-- BEGIN --

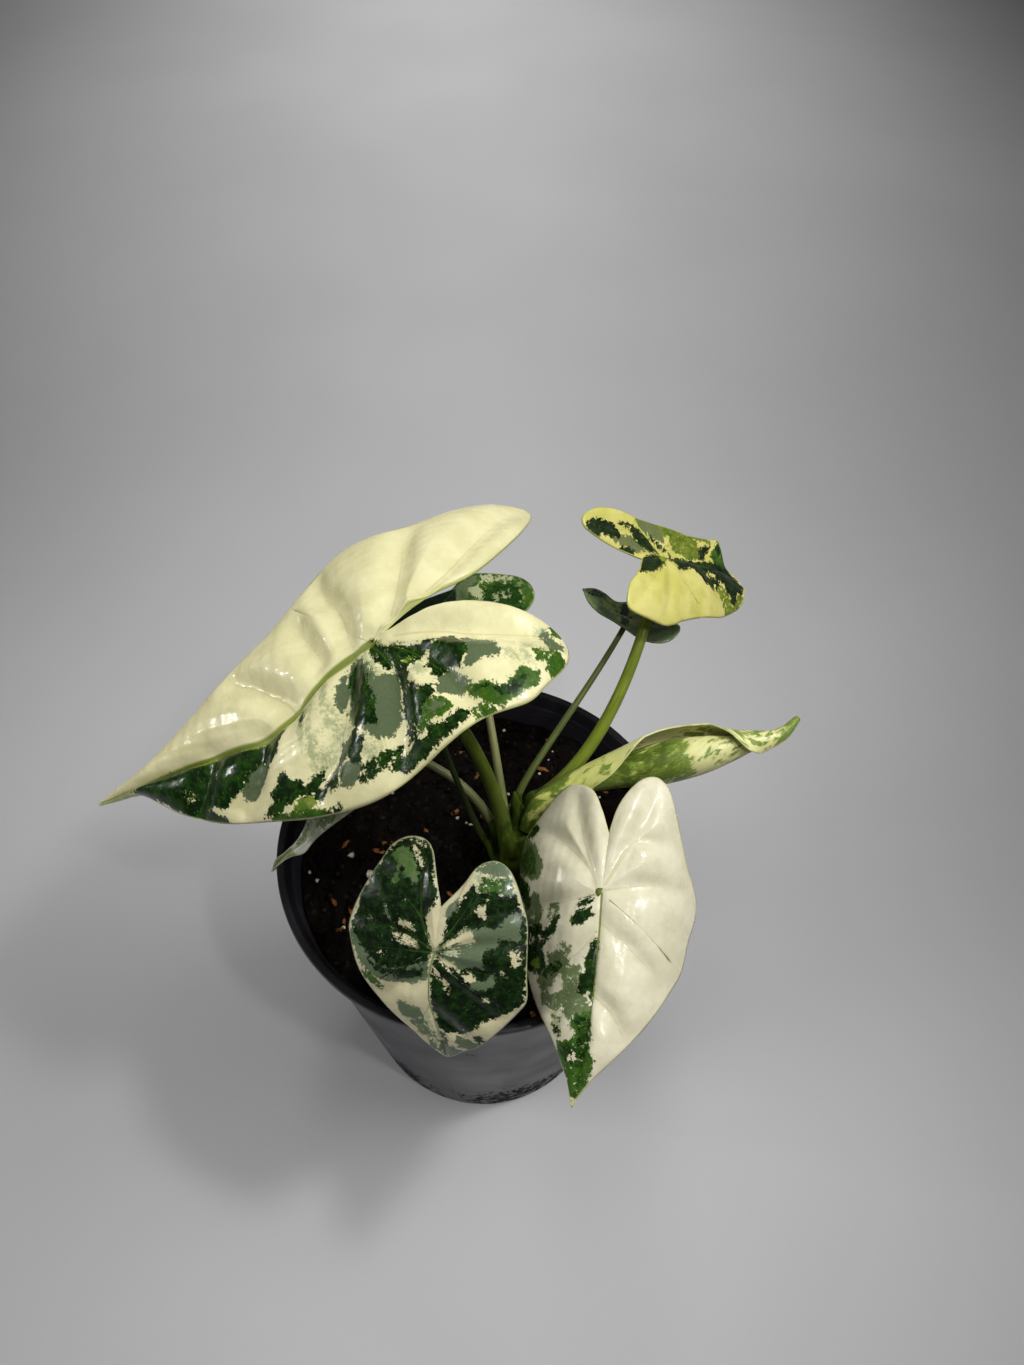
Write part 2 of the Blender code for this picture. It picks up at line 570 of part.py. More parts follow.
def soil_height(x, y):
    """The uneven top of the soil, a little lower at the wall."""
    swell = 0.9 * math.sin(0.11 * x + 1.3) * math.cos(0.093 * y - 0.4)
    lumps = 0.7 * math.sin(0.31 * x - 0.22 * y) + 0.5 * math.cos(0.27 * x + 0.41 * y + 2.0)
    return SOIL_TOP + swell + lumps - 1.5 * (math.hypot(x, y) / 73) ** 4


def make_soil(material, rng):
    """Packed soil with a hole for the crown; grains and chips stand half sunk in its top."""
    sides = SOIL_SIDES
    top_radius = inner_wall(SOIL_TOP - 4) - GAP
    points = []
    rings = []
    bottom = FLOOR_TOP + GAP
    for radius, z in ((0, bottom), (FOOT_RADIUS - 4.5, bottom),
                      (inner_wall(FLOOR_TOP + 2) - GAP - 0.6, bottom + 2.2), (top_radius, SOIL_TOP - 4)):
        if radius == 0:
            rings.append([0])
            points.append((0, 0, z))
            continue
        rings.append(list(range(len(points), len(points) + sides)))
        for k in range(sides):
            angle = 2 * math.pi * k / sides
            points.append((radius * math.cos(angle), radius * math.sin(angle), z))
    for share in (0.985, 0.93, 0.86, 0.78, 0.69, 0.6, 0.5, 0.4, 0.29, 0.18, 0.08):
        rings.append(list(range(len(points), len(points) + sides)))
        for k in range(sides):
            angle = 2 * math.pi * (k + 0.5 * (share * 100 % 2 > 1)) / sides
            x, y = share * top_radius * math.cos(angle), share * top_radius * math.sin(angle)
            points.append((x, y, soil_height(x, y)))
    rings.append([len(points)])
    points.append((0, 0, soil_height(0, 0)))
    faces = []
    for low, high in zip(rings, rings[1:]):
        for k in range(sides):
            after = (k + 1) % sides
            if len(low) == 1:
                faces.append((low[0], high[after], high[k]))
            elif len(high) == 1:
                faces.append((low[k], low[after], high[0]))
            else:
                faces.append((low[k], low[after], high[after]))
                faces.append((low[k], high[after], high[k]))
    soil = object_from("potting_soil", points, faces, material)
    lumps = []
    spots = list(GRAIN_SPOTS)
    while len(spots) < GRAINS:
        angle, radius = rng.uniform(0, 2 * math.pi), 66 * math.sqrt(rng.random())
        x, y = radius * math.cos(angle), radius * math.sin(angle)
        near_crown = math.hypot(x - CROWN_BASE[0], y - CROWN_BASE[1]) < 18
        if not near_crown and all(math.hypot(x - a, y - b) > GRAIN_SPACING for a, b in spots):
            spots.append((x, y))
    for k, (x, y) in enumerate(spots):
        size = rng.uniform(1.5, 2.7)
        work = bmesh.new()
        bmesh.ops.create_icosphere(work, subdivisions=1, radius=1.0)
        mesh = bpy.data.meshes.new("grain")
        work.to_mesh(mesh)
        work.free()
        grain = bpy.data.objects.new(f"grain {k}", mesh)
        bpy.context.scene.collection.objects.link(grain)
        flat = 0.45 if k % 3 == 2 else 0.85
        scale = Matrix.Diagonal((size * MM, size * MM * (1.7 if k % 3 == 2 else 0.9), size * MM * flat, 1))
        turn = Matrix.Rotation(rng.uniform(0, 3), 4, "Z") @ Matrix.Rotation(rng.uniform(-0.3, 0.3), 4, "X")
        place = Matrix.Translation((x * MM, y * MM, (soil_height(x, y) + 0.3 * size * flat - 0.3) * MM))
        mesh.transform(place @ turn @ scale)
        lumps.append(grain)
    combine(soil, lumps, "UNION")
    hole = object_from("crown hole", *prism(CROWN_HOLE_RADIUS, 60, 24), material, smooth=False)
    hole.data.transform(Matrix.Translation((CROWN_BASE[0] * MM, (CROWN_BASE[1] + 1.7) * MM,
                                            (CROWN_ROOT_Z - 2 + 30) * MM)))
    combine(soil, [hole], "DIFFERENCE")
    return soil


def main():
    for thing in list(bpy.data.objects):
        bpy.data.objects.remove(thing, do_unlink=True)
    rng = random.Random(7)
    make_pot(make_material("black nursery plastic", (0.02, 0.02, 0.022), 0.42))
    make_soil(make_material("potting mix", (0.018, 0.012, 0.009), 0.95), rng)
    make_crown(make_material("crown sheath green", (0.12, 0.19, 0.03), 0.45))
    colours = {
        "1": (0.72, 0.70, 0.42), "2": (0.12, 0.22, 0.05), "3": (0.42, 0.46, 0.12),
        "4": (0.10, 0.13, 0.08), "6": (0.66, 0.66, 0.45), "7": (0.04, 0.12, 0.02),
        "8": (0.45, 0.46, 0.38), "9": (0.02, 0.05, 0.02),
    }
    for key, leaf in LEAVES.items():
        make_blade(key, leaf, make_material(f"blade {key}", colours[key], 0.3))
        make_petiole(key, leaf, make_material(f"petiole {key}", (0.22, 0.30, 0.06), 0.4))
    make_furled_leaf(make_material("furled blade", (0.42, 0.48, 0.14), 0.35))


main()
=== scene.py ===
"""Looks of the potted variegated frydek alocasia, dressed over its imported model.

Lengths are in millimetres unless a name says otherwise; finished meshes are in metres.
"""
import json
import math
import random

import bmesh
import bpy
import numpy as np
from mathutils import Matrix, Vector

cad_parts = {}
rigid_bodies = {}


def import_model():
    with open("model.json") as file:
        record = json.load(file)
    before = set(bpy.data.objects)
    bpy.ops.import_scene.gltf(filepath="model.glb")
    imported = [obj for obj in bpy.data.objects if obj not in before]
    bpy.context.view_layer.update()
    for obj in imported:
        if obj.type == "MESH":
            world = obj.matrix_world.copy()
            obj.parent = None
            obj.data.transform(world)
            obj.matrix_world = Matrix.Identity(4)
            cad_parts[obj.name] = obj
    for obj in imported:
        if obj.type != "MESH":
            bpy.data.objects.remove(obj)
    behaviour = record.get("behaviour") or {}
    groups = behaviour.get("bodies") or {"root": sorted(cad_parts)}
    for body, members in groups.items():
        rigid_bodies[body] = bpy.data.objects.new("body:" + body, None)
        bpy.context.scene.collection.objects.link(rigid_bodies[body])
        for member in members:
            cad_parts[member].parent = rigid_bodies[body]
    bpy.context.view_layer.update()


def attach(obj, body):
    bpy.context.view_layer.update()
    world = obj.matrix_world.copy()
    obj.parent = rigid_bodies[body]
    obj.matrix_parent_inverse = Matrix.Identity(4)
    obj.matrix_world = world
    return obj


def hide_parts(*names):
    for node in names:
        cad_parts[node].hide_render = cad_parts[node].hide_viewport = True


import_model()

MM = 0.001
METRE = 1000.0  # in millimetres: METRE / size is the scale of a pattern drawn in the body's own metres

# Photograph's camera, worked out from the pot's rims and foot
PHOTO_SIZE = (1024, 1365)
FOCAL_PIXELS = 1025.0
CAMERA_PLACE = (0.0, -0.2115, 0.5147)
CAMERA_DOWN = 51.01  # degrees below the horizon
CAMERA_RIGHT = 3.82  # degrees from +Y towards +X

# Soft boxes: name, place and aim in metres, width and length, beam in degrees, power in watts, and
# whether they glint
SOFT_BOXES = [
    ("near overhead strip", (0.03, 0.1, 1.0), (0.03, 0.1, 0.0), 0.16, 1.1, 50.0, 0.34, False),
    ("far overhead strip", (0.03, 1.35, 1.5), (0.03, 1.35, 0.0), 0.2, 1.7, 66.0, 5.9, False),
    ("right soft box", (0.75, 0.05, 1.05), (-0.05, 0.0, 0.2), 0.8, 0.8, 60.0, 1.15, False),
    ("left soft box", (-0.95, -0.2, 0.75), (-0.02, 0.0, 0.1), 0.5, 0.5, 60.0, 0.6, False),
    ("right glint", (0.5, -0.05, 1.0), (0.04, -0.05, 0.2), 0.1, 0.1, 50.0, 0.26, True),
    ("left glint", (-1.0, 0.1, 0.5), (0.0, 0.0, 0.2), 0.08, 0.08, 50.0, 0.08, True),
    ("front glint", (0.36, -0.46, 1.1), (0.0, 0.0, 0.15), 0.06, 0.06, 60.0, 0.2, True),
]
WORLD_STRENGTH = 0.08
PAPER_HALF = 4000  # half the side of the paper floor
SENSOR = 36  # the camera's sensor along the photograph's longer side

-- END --

- Aim
Retype verbatim the lines that run from the line containing "for body, members" to the line containing "obj.matrix_parent_inverse = Matrix.Identity(4)", both inclusive, and no others.

- Answer below
    for body, members in groups.items():
        rigid_bodies[body] = bpy.data.objects.new("body:" + body, None)
        bpy.context.scene.collection.objects.link(rigid_bodies[body])
        for member in members:
            cad_parts[member].parent = rigid_bodies[body]
    bpy.context.view_layer.update()


def attach(obj, body):
    bpy.context.view_layer.update()
    world = obj.matrix_world.copy()
    obj.parent = rigid_bodies[body]
    obj.matrix_parent_inverse = Matrix.Identity(4)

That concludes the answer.